The Faculty of Pain Medicine of the Australian and New Zealand College of Anaesthetists on Wednesday urged caution in the face of ongoing calls for cannabinoids to be used to treat chronic non-cancer pain.
Faculty director of professional affairs, Professor Milton Cohen, referred to a lack of any sound evidence showing the treatments were effective saying its efficacy needed to be rigorously demonstrated.
"At this stage we are concerned that the risks of medicinal cannabis are likely to greatly outweigh any benefit in patients with chronic non-cancer pain," he said.

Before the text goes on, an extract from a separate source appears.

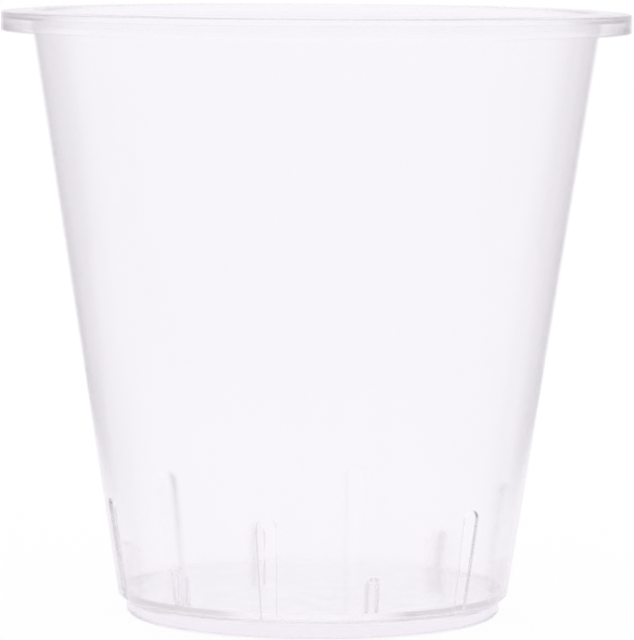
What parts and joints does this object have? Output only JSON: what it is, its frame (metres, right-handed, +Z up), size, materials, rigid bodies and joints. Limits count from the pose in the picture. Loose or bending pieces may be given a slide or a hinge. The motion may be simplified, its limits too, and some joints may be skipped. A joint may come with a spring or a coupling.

Those risks included adding another drug to a condition where patients are often over-prescribed, and the effects of cannabis-based preparations on motivation and cognitive function.
Medicines were only one aspect of their pain management which also looked at psychological and social initiatives, Prof Cohen said.
But, he told AAP, there may be a case for the use of cannabis-based preparations for cancer end-of-life patients after appropriate trials.
Faculty vice-dean, Dr Chris Hayes, said drugs were no longer the front line of chronic non-cancer pain treatment. "We spend a vast amount of time trying to get people off a cocktail of pain drugs, such as opioids, and not introduce new ones," he said.
NSW premier Mike Baird has announced three separate trials to examine the use of cannabis in treating children with epilepsy, the terminally ill and people suffering nausea as a result of chemotherapy.
Prof Cohen told AAP those categories were not germane to those involved in pain management, but were for the professionals involved in those groups.